Russia had only mild influence in Syria before. However, now, Russia’s missile defense systems and military/naval bases have been firmly established in Syria. Basically, the war gave Russians what they could only dream of before.
Iran & Hezbollah
Similarly, their strategy to contain Iran worked precisely the other way. In their paranoia, Saudi Arabia and Israel thought they could preemptively stop the so-called Shiite Crescent – contiguous areas of Iran, Iraq, Syria and Lebanon. Instead, Iran’s para-military forces and Hezbollah’s fierce fighters saved Syria from ISIS and Al Qaeda. Thus, Iran and Hezbollah are now adored as heroes in Syria.
Regarding Iran, the U.S. policy has also been schizophrenic. Obama’s lifting of sanctions and the nuclear deal have been followed by intense animosity and saber rattling. Even though Iran has been sticking to its promises, Neocons and the pro-Israeli crowd in Washington are still itching for a war with Iran.
If you thought, “Okay, at least they didn’t screw up Iraq,” you’d be too optimistic. After the Al Qaeda-ISIS plan failed, Israel and Saudi Arabia supported a referendum for an independent Kurdistan – essentially breaking up of Iraq. That referendum fell flat on its face after Iraq worked with Iran, sent its army into Kurdistan, and took back oil-rich areas. The Kurdish leader stepped down after this humiliating defeat.
One of the most important Islamic countries in that region is Turkey. It’s also a NATO member that hosts a strategic NATO military base. For five years, Turkey colluded with America and other allies in the proxy war against Syria. Then, in 2016, the CIA pulled a fast one and attempted a military coup to overthrow Erdogan. Embarrassingly, the coup failed. Hence it’s no surprise that Erdogan flipped 180 degrees and has been warming up to Russia.
Erdogan has quickly signed many deals with Putin, including Russian pipelines through Black Sea, a Russian nuclear power plant in Turkey, and Russia’s famous S-400 missile defense systems. (Unlike the American systems, the S-400 will shoot down U.S. missiles and planes). Erdogan has visited Tehran (Iran’s capital) and received Putin in Turkey in the last year, and has made it quite clear that he’s not firmly in the U.S. sphere of influence anymore.
Turkey is also working out military and economic deals with Iran. Those two have even agreed to forego the U.S. dollar and conduct their trades in local currencies.

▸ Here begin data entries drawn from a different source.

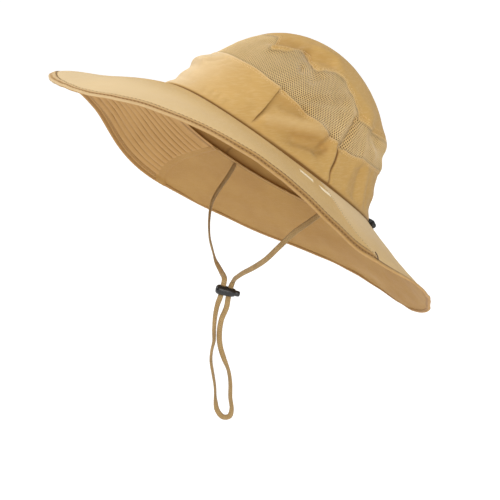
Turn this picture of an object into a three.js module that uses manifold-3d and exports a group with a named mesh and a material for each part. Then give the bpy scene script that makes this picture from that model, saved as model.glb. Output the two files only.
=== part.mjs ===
// A wide-brimmed sun hat with a vent band, a neck flap and a chin cord, in the attitude it is worn in.
// Millimetres and degrees. +Z is up, the wearer faces -Y and the wearer's left is +X.
// The origin is the centre of the head opening, in the plane where crown and brim meet.
import * as THREE from "three";
import { mergeVertices } from "three/addons/utils/BufferGeometryUtils.js";
import Module from "manifold-3d";

// ---- Driving dimensions ----
const WORN_PITCH = 36.9; // the hat is tipped back by this much, front rim up
const RING = { front: 100, side: 82, back: 99, arch: 2.7 }; // where crown and brim are sewn together
const CROWN_HEIGHT = 99;
const CROWN_WALL = 1.2;
const MESH_WALL = 1.0;
const BRIM_WALL = 1.8; // two plies and their interlining
const FLAP_WALL = 1.2;
const SEAM_GAP = 0.3;
const TUCK_ANGLE = 52; // the front panel's tucks, left and right
const REAR_SEAM_ANGLE = 97; // the seams between side panels and back panel
const BINDING = { width: 6.5, thickness: 2.8, above: 0.4 };
const HEM = { width: 3.5, thickness: 2.0, above: 0.4 };
const FRONT_LIP = { rise: 7.5, reach: 0.085, spread: 26 }; // the front edge curls up
const SEAM_OF_FLAP = { inner: 90, outer: 98 }; // angle of the seam between brim and flap at ring and edge

// The crown's outline at even steps up its wall, from the ring to the apex.
const CROWN_ROWS = [
  { front: 100, side: 82, back: 99 },
  { front: 89.5, side: 73.5, back: 90 },
  { front: 81.5, side: 67, back: 85.5 },
  { front: 72, side: 60, back: 80 },
  { front: 61.5, side: 52, back: 70.5 },
  { front: 49.2, side: 42.5, back: 55.5 },
  { front: 34.8, side: 31.3, back: 37 },
  { front: 18.2, side: 17, back: 18 },
  { front: 0, side: 0, back: 0 },
];

// The brim's outline every 30 degrees from the front: how far it reaches past the ring, how far it drops
// below it, and how early it drops (bow above 0 is steepest near the crown).
const BRIM_RAYS = [
  { reach: 79.5, drop: 49, bow: -0.46 },
  { reach: 66, drop: 34.5, bow: -0.42 },
  { reach: 72, drop: 28, bow: -0.3 },
  { reach: 91, drop: 41, bow: -0.2 },
  { reach: 81, drop: 33, bow: 0.1 },
  { reach: 72, drop: 22.5, bow: 0.42 },
  { reach: 95, drop: 24, bow: 0.62 },
];

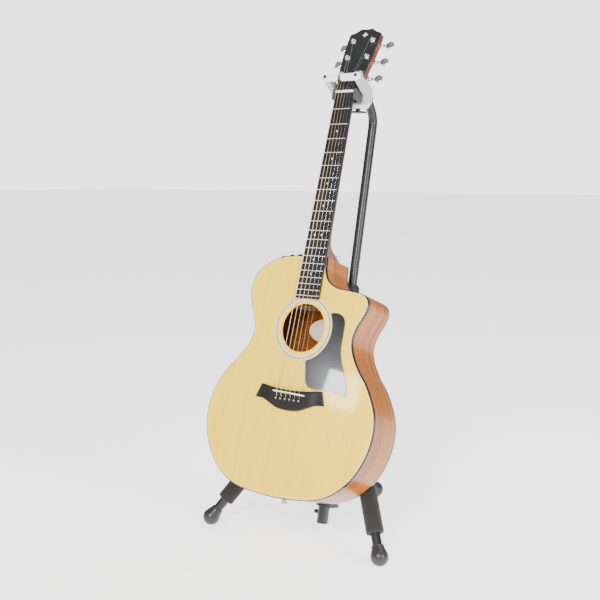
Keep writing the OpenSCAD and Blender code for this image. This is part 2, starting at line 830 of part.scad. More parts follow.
module front_leg(side) {
    color("#2a2b2d") on_leg(side) difference() {
        union() {
            translate([-eye_half, 0, 0]) rotate([0, 90, 0]) cylinder(r = 9, h = 2 * eye_half);
            translate([-eye_half, -9, 0]) cube([2 * eye_half, 18, 18]);
            translate([0, 0, 14]) cylinder(d = leg_d, h = leg_reach - 14 - foot_r / 2);
        }
        rotate([0, 90, 0]) cylinder(d = pin_d + 2 * fit, h = 60, center = true);
        translate([0, 0, 22]) cylinder(d = leg_d - 2 * tube_wall, h = leg_reach);
    }
}

module foam(side) {
    color("#1c1c1b") on_leg(side) translate([0, 0, leg_reach - foam_end - foam_len]) difference() {
        cylinder(d = foam_d, h = foam_len);
        translate([0, 0, -1]) cylinder(d = leg_d, h = foam_len + 2);
    }
}

foam_end = 48;
foot_neck = 23;
foot_wall = 3;

// A rubber foot: z runs down the leg, the round end's centre at zero
module foot_shape() {
    rotate_extrude() difference() {
        union() {
            intersection() {
                circle(r = foot_r, $fn = 96);
                translate([0, -foot_r]) square([foot_r, 2 * foot_r]);
            }
            polygon([
                [0, -foot_neck], [leg_d / 2 + foot_wall - 1, -foot_neck],
                [leg_d / 2 + foot_wall, -foot_neck + 1], [foot_r * 0.94, -foot_r * 0.34], [0, 0]
            ]);
        }
        translate([0, -foot_neck - 1]) square([leg_d / 2, foot_neck + 1 - foot_r / 2]);
    }
}

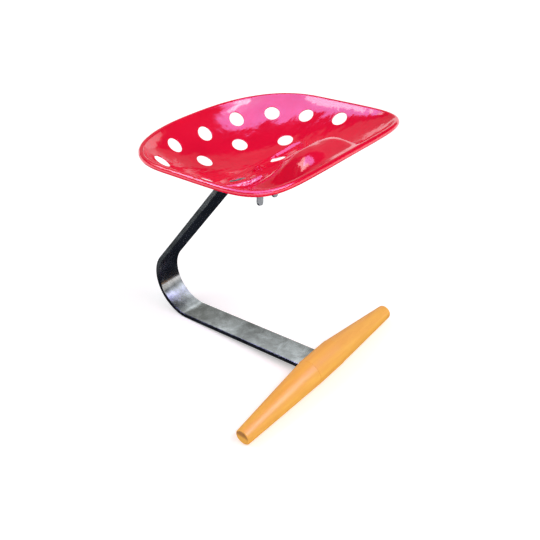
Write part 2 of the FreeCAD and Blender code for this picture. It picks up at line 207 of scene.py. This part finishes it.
# %% Height and normals of the finished sheet
SHEET = 2.0


def height(x, y):
    half = PROBE / 2
    change = np.hypot(share(x + half, y) - share(x - half, y), share(x, y + half) - share(x, y - half))
    inward = (1 - share(x, y)) / (change / PROBE + 1e-6)
    extra = np.interp(np.arctan2(x, y - WIDEST_Y), stations, seam_extra, period=2 * pi)
    return pressed(x, y) + extra * np.exp((INSET - inward) / FADE)


def normals(x, y):
    slope_x = (height(x + PROBE, y) - height(x - PROBE, y)) / (2 * PROBE)
    slope_y = (height(x, y + PROBE) - height(x, y - PROBE)) / (2 * PROBE)
    n = np.stack([-slope_x, -slope_y, np.ones_like(slope_x)], -1)
    return n / np.linalg.norm(n, axis=-1, keepdims=True)


def on_sheet(x, y):
    return np.stack([x, y, height(x, y)], -1)


print("height of the sheet at the seam, mm:", height(seam_x, seam_y).min().round(1), "or more")

# %% [markdown]
# ## The holes
# Fifteen round holes let rain and air through, and one more takes the bolt. They are drilled square
# to the sheet, and their edges are rounded. A Boolean cut would leave long thin triangles that break
# up the gloss, so each hole starts as a ring of points that lies on the sheet.

# %% Rings round the holes
HOLE_RADIUS, BOLT_HOLE_RADIUS, REAR_HOLE_Y = 15.5, 5.5, 281.0
HOLE_PAIRS = ((86, 275), (153, 237), (181, 171), (188, 94), (50, 237), (116, 174), (58, 147))
HOLE_EDGE = 0.6         # radius of the rounded edge
RING_POINTS = 48
LIFT_STEPS = 12         # small moves that bring a ring's points onto the sheet


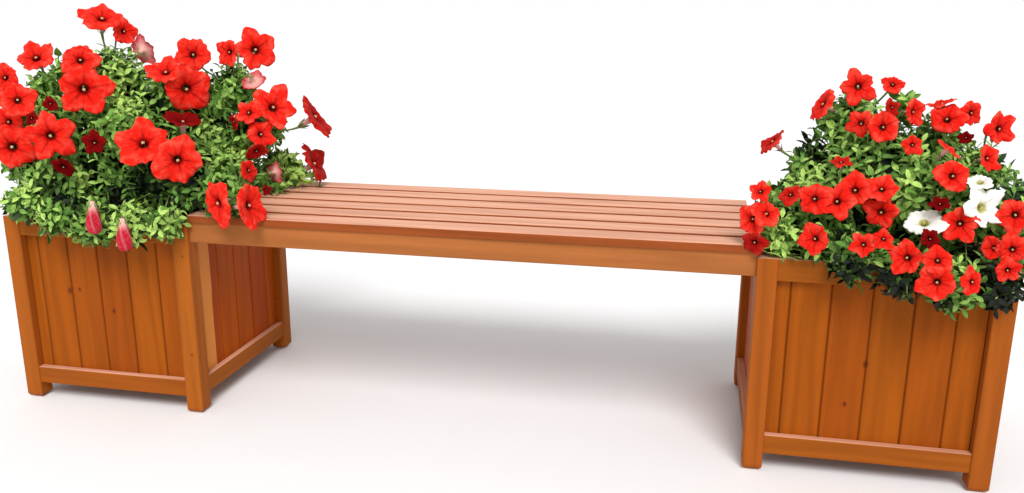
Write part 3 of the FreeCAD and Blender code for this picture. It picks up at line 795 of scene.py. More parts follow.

As I explain in my book, “Syria – War of Deception,” the U.S. needs Turkey for numerous geopolitical reasons, including gaining influence in Central Asia to slow down China’s rising power.
Qatar and Saudi Arabia
Not content with this chaos, globalists have also managed to engineer a conflict between Saudi Arabia and Qatar, both hosts of large U.S. military bases. Having your friends fight against each other weakens your alliance – this is Geopolitics 101. Right after Trump’s visit to Saudi Arabia, the Saudis initiated a land/air blockade of Qatar. Guess who’s been providing food and other essentials to Qatar for the last few months? Iran and Turkey.
Qatar has also been bonding with Russia and China. It bought 16% of Russia’s oil giant (Rosneft) and then sold it to China. Qatar is also conducting a lot of business with China in Yuan, foregoing the almighty U.S. dollar. Thus you can add Qatar to another U.S. ally who has learned to share their loyalty with the enemies of the U.S.
If all of that sound bad, Saudi Arabia’s King made a historic visit to Russia in October and signed several deals with Putin to stabilize oil price and purchase Russia’s missile defense system. This is amazing for many reasons. Saudi Arabia and Russia have been bitter enemies for decades. The Saudis funded the Mujahideen in Afghanistan that defeated the USSR; then they funded Islamic terrorists in Chechnya that caused enormous problems and humiliation for Russia in the 1990s; and recently the Saudis funded Al Qaeda and ISIS in Syria.
In the last few days, the young and impetuous Saudi crown prince has arrested over 200 powerful billionaires and princes. Saudi Arabia will end up having a despotic regime or there will be bloodshed and a civil war. Either way, the Saudi situation looks bleak.
The U.S. foreign policy worked well in the era of Cold War when alliances were binary and U.S. allies had nowhere to go. However, the Syrian war revealed that the U.S. is not the only sheriff in town – Russia and China are playing lead roles in global geopolitics. The U.S. needs to learn the art of diplomacy. Instead of spending a lot of time constantly demonizing and threatening other countries, the U.S. foreign policy must focus on quietly working out deals behind the scenes and strive at building harmonious relations. Finally, the U.S. must accept a multipolar world where other nations are treated as partners and not as vassal states.